研究課題/領域番号 |
14370483
|
研究種目 |
基盤研究(B)
|
配分区分 | 補助金 |
応募区分 | 一般 |
研究分野 |
麻酔・蘇生学
|
研究機関 | 新潟大学 |
研究代表者 |
岡本 学 新潟大学, 医歯学総合病院, 講師 (70303146)
|
研究分担者 |
藤原 直士 新潟大学, 医学部, 教授 (70181419)
馬場 洋 新潟大学, 大学院・医歯学総合研究科, 教授 (00262436)
|
研究期間 (年度) |
2002 – 2004
|
キーワード | 脳虚血耐性モデル / 脳虚血負荷 / 近赤外線微分干渉観察 / 膜電流観察 / 細胞膨化 / 経時的同時記録 |
研究概要 |
脳虚血耐性獲得確認のため、砂ネズミの両側総頚動脈2分間閉塞による虚血前処置を行った群(前処置群)と虚血前処置を行わなかった群(前処置無群)を準備した。

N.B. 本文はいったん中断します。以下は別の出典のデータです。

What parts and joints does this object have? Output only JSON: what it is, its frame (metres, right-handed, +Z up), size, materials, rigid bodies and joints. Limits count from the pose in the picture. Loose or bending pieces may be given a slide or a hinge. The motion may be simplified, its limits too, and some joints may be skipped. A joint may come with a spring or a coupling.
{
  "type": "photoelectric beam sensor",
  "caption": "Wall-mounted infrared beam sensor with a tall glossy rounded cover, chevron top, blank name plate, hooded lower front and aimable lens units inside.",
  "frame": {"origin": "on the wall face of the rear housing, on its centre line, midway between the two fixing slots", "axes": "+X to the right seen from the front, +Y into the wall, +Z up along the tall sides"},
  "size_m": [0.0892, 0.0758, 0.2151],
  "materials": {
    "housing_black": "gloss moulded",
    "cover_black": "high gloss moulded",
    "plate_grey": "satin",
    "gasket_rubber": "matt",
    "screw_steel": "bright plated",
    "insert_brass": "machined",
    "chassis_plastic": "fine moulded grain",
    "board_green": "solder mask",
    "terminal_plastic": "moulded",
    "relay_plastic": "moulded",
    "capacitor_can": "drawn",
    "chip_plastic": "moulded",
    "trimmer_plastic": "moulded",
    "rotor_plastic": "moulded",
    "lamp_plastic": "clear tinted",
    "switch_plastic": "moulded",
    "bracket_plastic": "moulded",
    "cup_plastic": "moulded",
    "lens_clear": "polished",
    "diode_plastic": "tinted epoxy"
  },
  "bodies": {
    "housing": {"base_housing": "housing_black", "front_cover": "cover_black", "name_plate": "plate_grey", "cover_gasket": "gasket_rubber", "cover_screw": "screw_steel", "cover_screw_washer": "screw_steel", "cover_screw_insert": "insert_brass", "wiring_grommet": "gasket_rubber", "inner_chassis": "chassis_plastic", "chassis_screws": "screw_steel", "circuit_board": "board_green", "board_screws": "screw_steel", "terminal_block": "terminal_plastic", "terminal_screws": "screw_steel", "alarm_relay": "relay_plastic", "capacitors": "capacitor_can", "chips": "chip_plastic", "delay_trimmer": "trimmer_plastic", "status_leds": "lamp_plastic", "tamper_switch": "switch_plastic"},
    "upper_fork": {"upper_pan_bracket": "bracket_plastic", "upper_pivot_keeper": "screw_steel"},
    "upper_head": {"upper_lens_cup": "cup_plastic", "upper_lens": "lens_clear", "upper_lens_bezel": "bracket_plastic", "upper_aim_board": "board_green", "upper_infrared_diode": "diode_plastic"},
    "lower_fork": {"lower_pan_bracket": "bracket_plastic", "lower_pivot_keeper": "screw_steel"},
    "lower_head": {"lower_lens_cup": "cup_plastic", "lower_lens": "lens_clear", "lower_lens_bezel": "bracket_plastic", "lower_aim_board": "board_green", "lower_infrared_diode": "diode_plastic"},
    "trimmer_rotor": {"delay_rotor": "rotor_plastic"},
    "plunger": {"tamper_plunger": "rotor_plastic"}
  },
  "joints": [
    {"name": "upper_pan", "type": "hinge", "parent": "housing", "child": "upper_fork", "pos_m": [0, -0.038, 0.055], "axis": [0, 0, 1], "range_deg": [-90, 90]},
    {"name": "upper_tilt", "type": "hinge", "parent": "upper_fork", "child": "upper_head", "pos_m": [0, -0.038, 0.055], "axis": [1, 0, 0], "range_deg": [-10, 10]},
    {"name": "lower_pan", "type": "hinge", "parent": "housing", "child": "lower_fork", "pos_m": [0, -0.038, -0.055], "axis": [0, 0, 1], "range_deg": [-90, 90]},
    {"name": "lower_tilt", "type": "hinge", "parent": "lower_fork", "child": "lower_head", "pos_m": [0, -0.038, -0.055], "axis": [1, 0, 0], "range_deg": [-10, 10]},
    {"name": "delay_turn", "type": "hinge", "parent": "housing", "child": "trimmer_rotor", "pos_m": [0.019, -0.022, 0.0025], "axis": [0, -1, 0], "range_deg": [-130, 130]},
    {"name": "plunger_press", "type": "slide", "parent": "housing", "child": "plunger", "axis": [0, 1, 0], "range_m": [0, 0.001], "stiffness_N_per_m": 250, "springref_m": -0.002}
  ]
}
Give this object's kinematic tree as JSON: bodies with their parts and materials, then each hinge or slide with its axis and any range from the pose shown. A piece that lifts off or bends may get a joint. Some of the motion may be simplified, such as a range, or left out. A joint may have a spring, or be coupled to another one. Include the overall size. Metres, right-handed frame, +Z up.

虚血群と前処置各群に総頚動脈5分間閉塞の虚血負荷を行い、対照として虚血Sham群を作製した。その1日後と6ヵ月後にその3群から脳海馬スライス標本を作り、神経興奮伝播画像解析装置を用い、電気刺激誘起の興奮伝播を観察した。その結果、前処置無群と前処置群の両群で興奮伝播範囲の減少が認められた。その程度は前処置無群において顕著で虚血Sham群に対し統計的有意であった。さらに、前処置無群で前処置群に対し有意に興奮伝播範囲の減少が観察された。以上から神経興奮という機能面でも、2分間虚血によりその後の虚血負荷に対する耐性獲得が確認された。前述の前処置群と虚血群の両者より脳海馬スライス標本を作製し近赤外線光画像化システムで経時的観察を行った。その結果、虚血群では虚血負荷開始から、約6分後に細胞辺縁が不鮮明になり細胞体に小胞状突起が観察され、その後小胞は融合し細胞体全体が膨化した。変化の直後から再酸素化してもほとんどの細胞は回復しなかった。次に前処置群では、やや遅く約7分後に細胞形態の変化が発生した。膨化の進展速度は緩徐で、変化発生直後から再酸素化をすると、約半数の細胞で形態がほぼ虚血負荷前までに回復した。形態変化と電気生理学的変化の同時記録を行うため、細胞膜の電気的応答を観察した。虚血群では虚血開始後約2分から緩徐な外向き電流が観察され、約6分後には急激な内向き電流が観察され、その後は正常な神経活動はなくなった。急激な内向き電流の直後に再酸素化しても細胞応答は回復しなかった。前処置群では、虚血負荷開始約2分後から緩徐な外向き電流が観察され、約7分後に急激な内向き電流が発生し、その後、正常な神経細胞活動は観察されなくなった。急激な内向き電流の直後に酸素化を再開すると記録した約半数の細胞で虚血前状態に回復したが、細胞からのリーク電流が虚血前より増加していた。